The #1 New York Times bestselling author of A Season Inside presents a thoroughly entertaining and deeply reflective examination of America’s greatest sport: baseball.
What makes baseball what it is—the good as well as the bad? Who are the game’s heroes, and who its villains? What roles do managers play, and umpires and announcers and mascots and the media? What is the game’s future?

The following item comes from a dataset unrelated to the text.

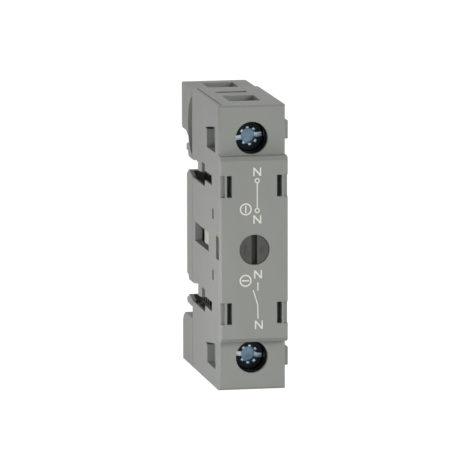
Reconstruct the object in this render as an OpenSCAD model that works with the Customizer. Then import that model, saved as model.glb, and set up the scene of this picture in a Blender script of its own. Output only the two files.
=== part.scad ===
// Additional switched pole for a rail-mounted switch disconnector.
// It stands on its lower end: X runs to the right, Y to the rear and Z up.
// The origin is on the lower end, in the middle of the width and of the whole depth.

/* [Housing] */
// Width of the pole, from its left face to its right face
pole_w = 17.5; // [17.2:0.1:18.5]
// Height from the lower end to the upper end
body_h = 74; // [72:0.5:80]
// How far the nose stands in front of the terminal faces
nose_out = 3.5; // [3:0.25:5]
// Height of the nose
nose_h = 48.2; // [46:0.2:48.4]
// Thickness of the shell's walls
wall = 1.5; // [1.2:0.1:1.6]
// Thickness of the front wall beside the screw access holes
front_t = 3.4; // [3:0.1:3.4]
// Thickness of the lip round a screw access hole
lip_t = 1.2; // [0.9:0.1:1.6]
// Thickness of the nose's front wall
nose_t = 1.8; // [1.5:0.1:2]
// Thickness of the side cover's rim
rim_t = 1; // [0.8:0.1:1.2]
// Thickness of the side cover inside its rim
cover_t = 1.9; // [1.7:0.1:1.9]
// Distance from the terminal faces to the rear edge of shell and cover
shell_d = 36; // [35.7:0.1:36.4]
// Edge chamfer of the mouldings
edge = 0.5; // [0.3:0.1:0.6]
// Chamfer on the upper and lower edges of the nose
nose_edge = 1; // [0.6:0.1:1.4]

/* [Nose] */
// Diameter of the hole around the position rotor
rotor_hole = 7.9; // [7.5:0.1:8.2]
// Width of the screwdriver slot in the rotor
rotor_slot = 1.5; // [1.2:0.1:1.8]
// Width of a latch slot
latch_w = 1.3; // [1:0.1:1.4]
// Height of a latch slot and of the recess beside it
latch_h = 5.65; // [5:0.05:6.5]
// Distance of the latch slots' centres above and below the rotor
latch_z = 16.5; // [15:0.5:18]
// Width and depth of the recess outside a latch slot
recess = 1.1; // [0.8:0.1:1.1]
// Depth of a latch slot behind the nose's face
slot_depth = 4.7; // [4.2:0.1:4.9]

/* [Terminals] */
// Distance from an end of the body to the axis of its terminal screw
screw_end = 8.5; // [8.3:0.1:9]
// Diameter of a screw access hole
access_d = 8.45; // [8.2:0.05:8.7]
// Diameter over the thread of a terminal screw
screw_d = 7.9; // [7.4:0.1:7.9]
// Length of a terminal screw
screw_l = 9; // [8:0.5:9.5]
// Distance from the terminal face to a screw's head
screw_in = 4.3; // [3.8:0.1:4.5]
// Turn of a terminal screw's slot from level, in degrees
slot_turn = 7; // [0:1:20]
// Distance from the terminal face to the rear of the threaded front wall
tunnel_front = 8.7; // [8.2:0.1:9]
// Distance from the terminal face to the terminal bar
tunnel_rear = 19.3; // [19:0.1:20]
// Width of the conductor tunnel
tunnel_w = 8.2; // [7.8:0.1:8.4]
// Height of a terminal frame
frame_h = 10.6; // [9.6:0.2:11]
// Sheet thickness of a terminal frame
frame_t = 1.5; // [1.2:0.1:1.6]
// Thickness of a terminal bar
bar_t = 1.6; // [1.4:0.1:1.8]
// Thickness of a pressure plate
plate_t = 1; // [0.8:0.1:1.2]

/* [Switch] */
// Travel of the contact carrier from ON to OFF
travel = 11; // [10:0.25:11]
// Turn of the rotor from ON to OFF, in degrees
turn = 90; // [88:1:92]
// Radius of the rotor's barrel
barrel_r = 3.2; // [3:0.05:3.3]
// Diameter of the follower pin
pin_d = 2; // [1.8:0.1:2.1]
// Height of a fixed contact's centre above or below the rotor axis
contact_z = 12.6; // [12.4:0.1:13]
// Diameter of a contact tip
tip_d = 4.6; // [4:0.2:4.8]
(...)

To answer these questions, renowned sports journalist John Feinstein spent an entire season examining the game from the inside. He had access to general managers, who gave him never-before-revealed information on trades and the maneuverings behind these trades. He looks at managers to examine strategy and the psychology of success; he shows the frustrating decline of a once-great franchise. Feinstein answers questions about escalating salaries, reveals the identities of the real controlling forces in the game, explains why the owners so totally despised commissioner Fay Vincent, and graphically illustrates the financial state of the game as well as the pressures, the politics, and the joys that come with playing, managing, negotiating, and simply surviving a 162-game season.
Beyond the obsession with money and salaries, Feinstein knows it’s the players who make and break the game. In Play Ball, we hear stories of how they were shaped; see how stardom—or lack of stardom—further shapes them; we finally understand what it means to be a major league baseball player, in every possible sense.